To do:
Without altering anything, output the material below.

Information shown:
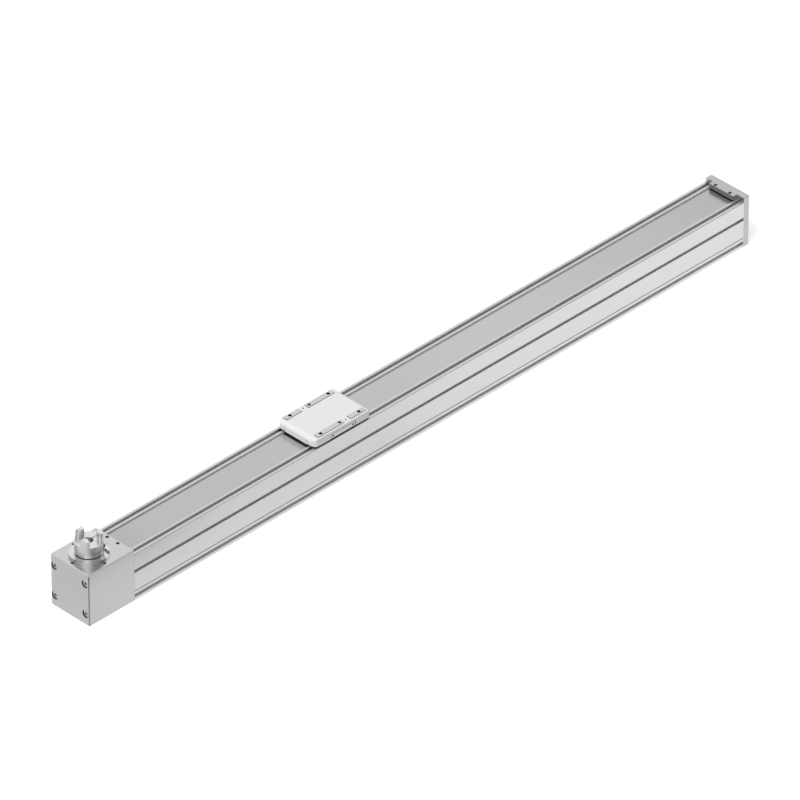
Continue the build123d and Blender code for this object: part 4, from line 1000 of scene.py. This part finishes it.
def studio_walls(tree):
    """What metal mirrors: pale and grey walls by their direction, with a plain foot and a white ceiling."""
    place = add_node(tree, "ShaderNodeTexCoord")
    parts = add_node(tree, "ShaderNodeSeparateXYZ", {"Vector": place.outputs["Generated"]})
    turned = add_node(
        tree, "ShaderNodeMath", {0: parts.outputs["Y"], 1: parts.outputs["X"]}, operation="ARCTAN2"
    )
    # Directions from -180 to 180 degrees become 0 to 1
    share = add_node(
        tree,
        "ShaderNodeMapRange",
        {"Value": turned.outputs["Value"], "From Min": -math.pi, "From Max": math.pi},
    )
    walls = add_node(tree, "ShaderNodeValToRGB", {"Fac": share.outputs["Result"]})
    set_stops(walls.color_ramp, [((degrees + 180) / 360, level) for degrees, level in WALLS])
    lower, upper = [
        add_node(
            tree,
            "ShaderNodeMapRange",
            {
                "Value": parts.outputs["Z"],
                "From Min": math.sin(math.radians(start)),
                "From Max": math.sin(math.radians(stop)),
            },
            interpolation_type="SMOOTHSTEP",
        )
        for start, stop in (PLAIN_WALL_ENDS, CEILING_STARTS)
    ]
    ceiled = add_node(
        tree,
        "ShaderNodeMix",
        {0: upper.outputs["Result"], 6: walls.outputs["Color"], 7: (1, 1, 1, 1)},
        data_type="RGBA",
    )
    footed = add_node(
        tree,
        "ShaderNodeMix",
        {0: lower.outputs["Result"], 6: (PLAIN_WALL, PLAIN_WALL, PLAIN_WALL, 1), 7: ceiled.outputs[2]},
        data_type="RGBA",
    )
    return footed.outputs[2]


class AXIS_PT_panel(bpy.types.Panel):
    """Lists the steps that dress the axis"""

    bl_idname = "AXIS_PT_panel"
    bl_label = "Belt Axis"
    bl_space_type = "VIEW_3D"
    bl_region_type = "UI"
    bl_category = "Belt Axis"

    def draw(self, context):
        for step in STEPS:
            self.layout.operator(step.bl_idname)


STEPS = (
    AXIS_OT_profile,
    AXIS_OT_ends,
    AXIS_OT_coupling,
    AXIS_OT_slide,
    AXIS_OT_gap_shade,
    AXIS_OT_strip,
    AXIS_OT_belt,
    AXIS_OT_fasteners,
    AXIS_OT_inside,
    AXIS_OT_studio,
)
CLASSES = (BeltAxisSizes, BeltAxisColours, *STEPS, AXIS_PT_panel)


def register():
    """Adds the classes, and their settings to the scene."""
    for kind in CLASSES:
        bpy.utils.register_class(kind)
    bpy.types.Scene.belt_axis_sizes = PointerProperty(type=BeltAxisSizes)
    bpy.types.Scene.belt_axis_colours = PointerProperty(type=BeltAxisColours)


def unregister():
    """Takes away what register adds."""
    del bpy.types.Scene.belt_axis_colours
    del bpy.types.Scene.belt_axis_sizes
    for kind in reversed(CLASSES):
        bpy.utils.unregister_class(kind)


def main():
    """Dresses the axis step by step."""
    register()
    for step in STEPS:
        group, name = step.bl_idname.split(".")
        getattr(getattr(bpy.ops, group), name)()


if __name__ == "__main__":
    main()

Task output:
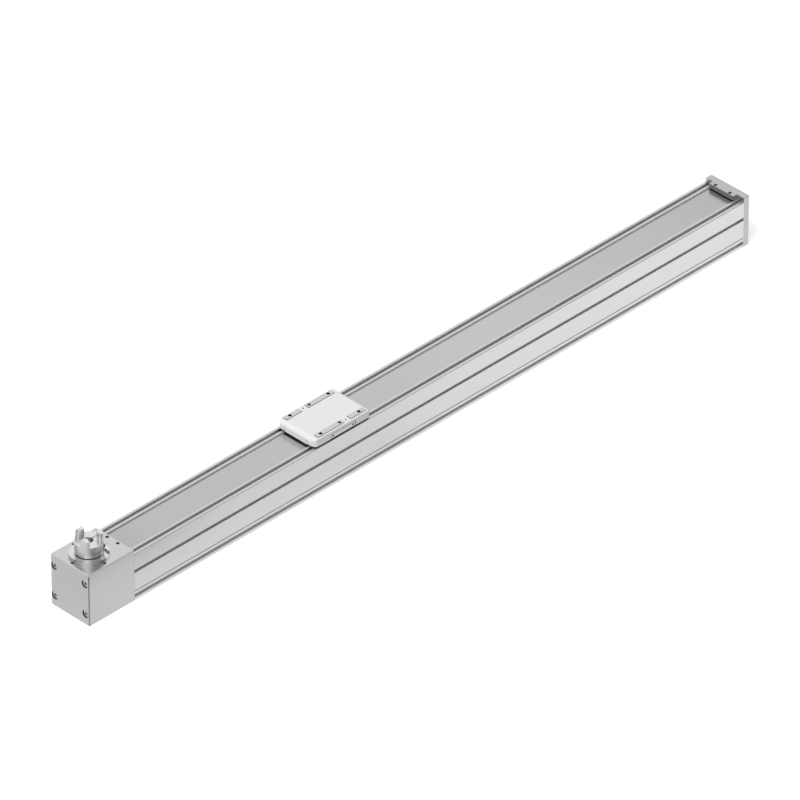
Continue the build123d and Blender code for this object: part 4, from line 1000 of scene.py. This part finishes it.
def studio_walls(tree):
    """What metal mirrors: pale and grey walls by their direction, with a plain foot and a white ceiling."""
    place = add_node(tree, "ShaderNodeTexCoord")
    parts = add_node(tree, "ShaderNodeSeparateXYZ", {"Vector": place.outputs["Generated"]})
    turned = add_node(
        tree, "ShaderNodeMath", {0: parts.outputs["Y"], 1: parts.outputs["X"]}, operation="ARCTAN2"
    )
    # Directions from -180 to 180 degrees become 0 to 1
    share = add_node(
        tree,
        "ShaderNodeMapRange",
        {"Value": turned.outputs["Value"], "From Min": -math.pi, "From Max": math.pi},
    )
    walls = add_node(tree, "ShaderNodeValToRGB", {"Fac": share.outputs["Result"]})
    set_stops(walls.color_ramp, [((degrees + 180) / 360, level) for degrees, level in WALLS])
    lower, upper = [
        add_node(
            tree,
            "ShaderNodeMapRange",
            {
                "Value": parts.outputs["Z"],
                "From Min": math.sin(math.radians(start)),
                "From Max": math.sin(math.radians(stop)),
            },
            interpolation_type="SMOOTHSTEP",
        )
        for start, stop in (PLAIN_WALL_ENDS, CEILING_STARTS)
    ]
    ceiled = add_node(
        tree,
        "ShaderNodeMix",
        {0: upper.outputs["Result"], 6: walls.outputs["Color"], 7: (1, 1, 1, 1)},
        data_type="RGBA",
    )
    footed = add_node(
        tree,
        "ShaderNodeMix",
        {0: lower.outputs["Result"], 6: (PLAIN_WALL, PLAIN_WALL, PLAIN_WALL, 1), 7: ceiled.outputs[2]},
        data_type="RGBA",
    )
    return footed.outputs[2]


class AXIS_PT_panel(bpy.types.Panel):
    """Lists the steps that dress the axis"""

    bl_idname = "AXIS_PT_panel"
    bl_label = "Belt Axis"
    bl_space_type = "VIEW_3D"
    bl_region_type = "UI"
    bl_category = "Belt Axis"

    def draw(self, context):
        for step in STEPS:
            self.layout.operator(step.bl_idname)


STEPS = (
    AXIS_OT_profile,
    AXIS_OT_ends,
    AXIS_OT_coupling,
    AXIS_OT_slide,
    AXIS_OT_gap_shade,
    AXIS_OT_strip,
    AXIS_OT_belt,
    AXIS_OT_fasteners,
    AXIS_OT_inside,
    AXIS_OT_studio,
)
CLASSES = (BeltAxisSizes, BeltAxisColours, *STEPS, AXIS_PT_panel)


def register():
    """Adds the classes, and their settings to the scene."""
    for kind in CLASSES:
        bpy.utils.register_class(kind)
    bpy.types.Scene.belt_axis_sizes = PointerProperty(type=BeltAxisSizes)
    bpy.types.Scene.belt_axis_colours = PointerProperty(type=BeltAxisColours)


def unregister():
    """Takes away what register adds."""
    del bpy.types.Scene.belt_axis_colours
    del bpy.types.Scene.belt_axis_sizes
    for kind in reversed(CLASSES):
        bpy.utils.unregister_class(kind)


def main():
    """Dresses the axis step by step."""
    register()
    for step in STEPS:
        group, name = step.bl_idname.split(".")
        getattr(getattr(bpy.ops, group), name)()


if __name__ == "__main__":
    main()